From: Markus Armbruster
Subject: Re: [Qemu-devel] [PATCH] QEMU_BUILD_BUG_ON: use __COUNTER__
Date: Tue, 31 Jan 2017 16:34:34 +0100
User-agent: Gnus/5.13 (Gnus v5.13) Emacs/25.1 (gnu/linux)

Peter Maydell <address@hidden> writes:

> On 31 January 2017 at 15:03, Eric Blake <address@hidden> wrote:
>> On 01/31/2017 08:43 AM, Michael S. Tsirkin wrote:
>>> Some headers use QEMU_BUILD_BUG_ON. This causes a problem
>>> if the C file including that header happens to have
>>> QEMU_BUILD_BUG_ON at the same line number.
>>>
>>> Fix using a widely available extension: __COUNTER__.
>>
>> gcc 4.3 and later; clang documents it but doesn't say when it was added.
>>
>>> If unavailable, provide a stub.
>>
>> What fails in our build farm if we don't provide the stub? Can we just
>> require that our compiler is new enough to have __COUNTER__, or will
>> that break some of our existing targets?
>
> I think the problem is not so much our build farm (which is
> I think all recent enough to postdate introduction of
> __COUNTER__) but the probability of there being users
> out there who are still using older compilers to build
> QEMU releases. We don't need to enforce compile time
> asserts on those old compilers but given that it's
> trivial to avoid actually breaking the build for them,
> why not provide the do-nothing fallback?

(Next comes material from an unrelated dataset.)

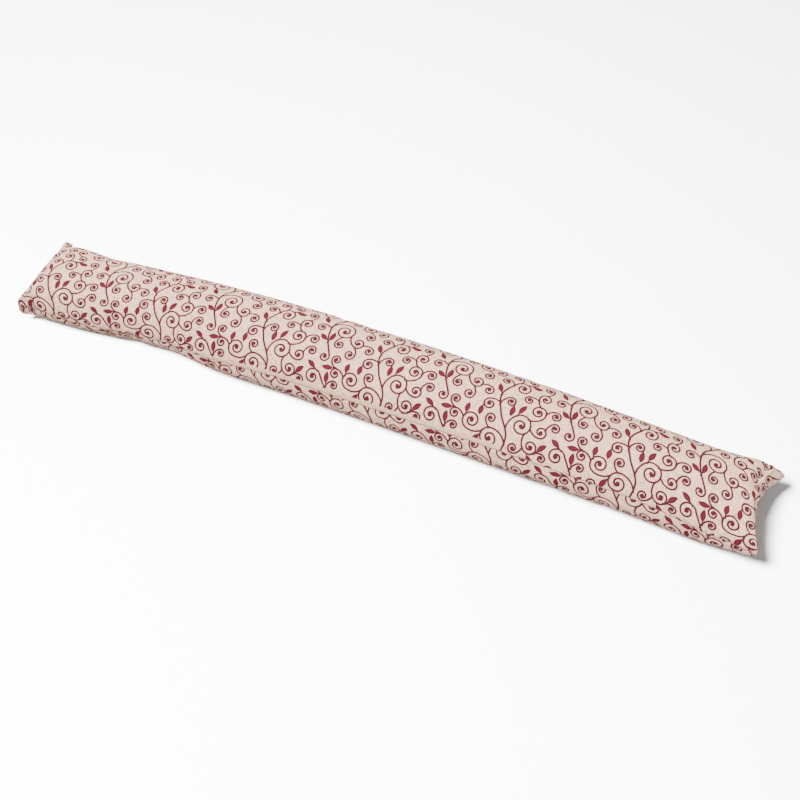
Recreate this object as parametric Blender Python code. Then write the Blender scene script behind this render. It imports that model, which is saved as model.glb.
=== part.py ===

I don't think we actually need __COUNTER__.

If we want it, providing a fallback is nice.  However, the "expand to
nothing" fallback is syntactically unsound.  A sound fallback expands to
the exact same syntactic construct as the real thing does, in this case
a declaration.  When it doesn't, we risk parse errors.

Of course, we may decide to accept that risk.